The main question, going to liability in the case, was whether plaintiff’s decedent should be judged or found guilty of contributory negligence. Here causation rises to the fore, it being manifest on favorable-to-plaintiff view that the defendant Frost was warned well ahead of any need for emergency action, by a continuously available view of the county road truck ahead and of its Frost-described movements, that the truck “was moving to its left blocking the left or south lane.” Frost thereupon “applied his brakes lightly” and started to turn to the north side of the pavement to pass the county road truck on the right. Then he found his truck-tractor going into a skid, on the partly slushly pavement he had been driving over. Finally came the collision of *274the left side of his cab with the right rear of the county road truck.
In variant circumstances of fact the stated question has been before this Court many times in recent years. There is no occasion for present review of the cases or of the rule of favorable view, or of the recent effect of successive rules of court which have transferred from the plaintiff to the defendant the burden of persuasion respecting contributory negligence. All that is well known. We hold that defendant Frost’s testimony made an issue of fact as to negligence and proximate causation as charged by the parties and that the trial judge did not err in refusing to instruct a verdict or to enter judgment contrary to the jury’s verdict.

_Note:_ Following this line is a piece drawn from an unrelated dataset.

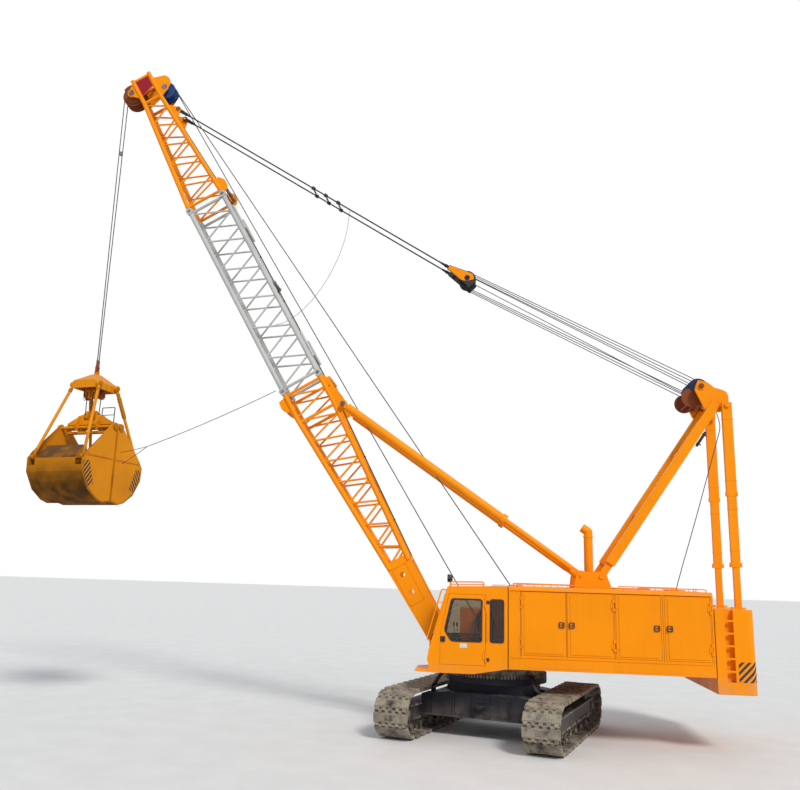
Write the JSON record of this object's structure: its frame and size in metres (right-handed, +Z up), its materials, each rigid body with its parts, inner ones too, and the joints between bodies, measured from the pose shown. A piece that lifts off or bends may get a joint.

Second: The second and third questions, outlined above, pertain to statutory special question practice. We consider them together.4
Defendant Allied Van Lines, Inc., proposed for submission certain special questions as follows:
(1) “Was Emil Ketola’s leaving the west bound lane without giving a signal to defendant William D. Frost approaching from the rear a contributing cause of the accident?
(2) “Was Emil Ketola’s failure to keep a proper lookout for the defendant William D. Frost approaching from the rear a contributing cause of this accident?
(3) “Did Allied Van Lines, Inc., have exclusive use of the vehicle owned and operated by defendant, *275William D. Frost at the time of the accident for a period greater than 30 days?
(4) “Was defendant William D. Frost’s trip from Minneapolis, Minnesota to Sanlt Ste. Marie, Michigan and return made for personal reasons of defendant William D. Frost and for the benefit of Frost Moving and Storage?
(5) “Was defendant William D. Frost en route from Sault Ste. Marie, Michigan to K. I. Sawyer Air Base near Gwinn to negotiate with Morris Woodbridge of the United States Air Force on December 7, 1959 at the time of the accident for the sole benefit of the Frost Moving and Storage?”
Appellant William Dolan Frost proposed for submission certain additional special questions as follows :
(2) “Did Emil Ketola leave the westbound lane without giving a signal to defendant William Dolan Frost approaching from the rear?
(5) “Was plaintiff’s decedent Emil Ketola, guilty of negligence that contributed to the accident?”
The trial judge refused to submit all of the aforesaid. Defendants allege error on such account. The trial judge did submit the following question, proposed by defendant William Dolan Frost, to which the jury answered “Yes”:
(1) “Did Emil Ketola give a signal for a left turn into the driveway of Schoolcraft county garage property?”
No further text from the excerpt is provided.